このように新築住宅の取得を検討している人にとっては、住宅ローン控除の延長は実にありがたい制度といえます。また、中古住宅でも売り主が不動産業者の物件であれば適用はされるので、売り主の属性をよく確認するとよいでしょう。
住宅資金贈与の非課税枠も拡大
今年と来年が新築住宅購入のチャンスとなるのは、住宅ローン控除の改正だけではありません。実は、すでにある住宅取得等資金贈与の非課税制度も新築住宅については優遇されているのです。特に19年4月から20年3月までの非課税枠は次の表の通りかなり大きくなっており、「新築を取得するならこの期間に」と言わんばかりの制度になっています。
こちらについては、消費税10%で取得すると最大で3000万円の贈与が非課税となります。この非課税制度は、夫婦が共有名義で住宅を取得するのであれば、夫婦双方の親から3000万円ずつ計6000万円の贈与を非課税で受けることができます。さらに期間が延長される住宅ローン控除も併用できるので、新築住宅を取得する予定があるならば、ぜひ検討しておきたい制度といえます。
期間が延長される住宅ローン控除と住宅取得等資金贈与の非課税枠の最大額を併用したい場合、19年4月から20年3月までの間に売買契約を締結し、住まいの引き渡しと居住開始は19年10月1日から20年12月31日までとなります。今年と来年は新築住宅の取得を予定している人にとっては好機といえます。
売り主が個人の中古住宅、恩恵は少なく
売り主が一般の個人の中古住宅を取得する場合は消費税がかかりませんので、住宅ローン控除については、11年目から13年目の控除の適用はありません。また、中古住宅の住宅ローン控除は毎年末の借入残高2000万円が上限となるため、控除額は新築住宅に比べて少なくなります。
また、住宅取得等資金贈与の非課税枠も住宅ローン控除とともに併用可能ですが、「住宅取得等資金の非課税額一覧表」にあるように、新築に比べるとかなり小さくなります。
筆者は、これらの税制が消費増税に伴う需要減を回避せんがための制度であることは理解できます。しかし、中古住宅を購入して自分なりにリノベーションするなどカスタマイズしたいと考えている方が、こうした税制によって中古住宅の取得を断念せざるを得ないとすれば、少々残念だと思っています。

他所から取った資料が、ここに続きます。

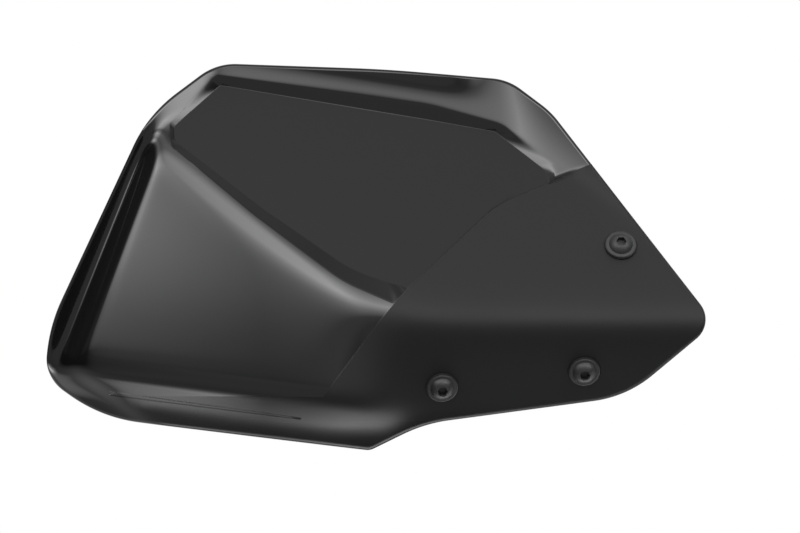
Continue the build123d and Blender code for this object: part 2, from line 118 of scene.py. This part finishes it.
# The rings of the mesh, as counts or as shares of the way over each part.
shellRows = {
    "around": 760,
    "samples": 6001,
    "evenness": {"outline": 1.0, "ledge": 0.8},     # whose length counts how much
    "floor": (0.25, 0.5, 0.75, 0.95),
    "floorMargin": 0.5,
    "wall": (0.0, 0.004, 0.03, 0.034, 0.1, 0.2, 0.3, 0.4, 0.5, 0.6, 0.7, 0.8, 0.9, 1.0),
    "wallStart": (0.004, 0.026),    # where the wall leaves the floor, and over what share
    "band": 54,
    "bandCrowding": 0.65,           # how much closer together at both ends, 0 to 1
    "bandFirst": 0.4,               # the first ring is at most this far from the ledge
    "bead": 22,
    "edgeDegrees": (22, 45, 68, 90),
    "outerFlange": (0.0, 0.5, 0.92, 1.0),
    "innerFlange": (0.0, 0.1, 0.5, 0.97),
    "back": 26,
    "backLedge": 2,                 # how far the back's rings lie outside those of the front
    "backFoot": 1.6,
    "backWall": (0.0, 0.5, 1.0),
    "backFloor": (0.96, 0.6, 0.25),
}


# A polygon with its corners turned into arcs, sampled as points along arcs and straights.
def roundedPolygon(corners, arcCount=24):
    spots = np.array(corners)[:, :2]
    radii = np.array(corners)[:, 2]
    toPrev = np.roll(spots, 1, axis=0) - spots
    toNext = np.roll(spots, -1, axis=0) - spots
    toPrev /= np.linalg.norm(toPrev, axis=1)[:, None]
    toNext /= np.linalg.norm(toNext, axis=1)[:, None]
    half = np.arccos(np.clip((toPrev * toNext).sum(axis=1), -1, 1)) / 2
    middle = toPrev + toNext
    middle /= np.linalg.norm(middle, axis=1)[:, None]
    centres = spots + middle * (radii / np.sin(half))[:, None]
    start = spots + toPrev * (radii / np.tan(half))[:, None] - centres
    end = spots + toNext * (radii / np.tan(half))[:, None] - centres
    first = np.arctan2(start[:, 1], start[:, 0])
    sweep = np.arctan2(end[:, 1], end[:, 0]) - first
    sweep = (sweep + np.pi) % (2 * np.pi) - np.pi
    angle = first[:, None] + sweep[:, None] * np.linspace(0, 1, arcCount)[None]
    rays = np.stack([np.cos(angle), np.sin(angle)], axis=2)
    arcs = centres[:, None] + radii[:, None, None] * rays
    return arcs.reshape(-1, 2)


# Radius of a closed curve from the centre, for each asked angle.
def radiusAt(curve, angles, samples=24001):
    centre = shellSize["centre"]
    dense = np.concatenate([curve, curve[:1]])
    steps = np.linspace(0, len(dense) - 1, samples)
    x = np.interp(steps, np.arange(len(dense)), dense[:, 0]) - centre[0]
    z = np.interp(steps, np.arange(len(dense)), dense[:, 1]) - centre[1]
    turn = np.unwrap(np.arctan2(z, x))
    order = np.argsort(turn)
    return np.interp(angles, turn[order], np.hypot(x, z)[order], period=2 * np.pi)


# A ramp: zero for t far below zero, t far above it, rounded over about w between.
def fold(t, w):
    return w * np.log1p(np.exp(-np.abs(t) / w)) + np.maximum(t, 0)


# A soft step from zero to one, rounded over about w.
def step(t, w):
    return 1 / (1 + np.exp(-np.clip(t / w, -60, 60)))


# Height of the keel: level at the inboard end, then climbing along the blister.
def ridge(x):
    start, slope, rounding = shellSize["ridge"]
    return shellSize["keelZ"] + slope * fold(start - x, rounding)


# Height of the crease above the bottom lip.
def crease(x):
    creaseX, creaseZ, slope = shellSize["crease"]
    turn, rounding = shellSize["creaseTurn"]
    return creaseZ + slope * (x - creaseX) + turn * fold(x - shellSize["ridge"][0], rounding)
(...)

また、優遇税制によって必要以上に新築が供給されるとすれば、将来、想定以上に空き家が増え、私たちの生活に様々な影響を及ぼす恐れがあるかもしれません。できれば新築住宅取得に偏って優遇するのではなく、既存住宅の断熱改修工事などにも同様の優遇税制があったほうが、住宅市場全体にとっては無駄なくよりよい資産が蓄積されていく意味で、効率的なのではないかと考えています。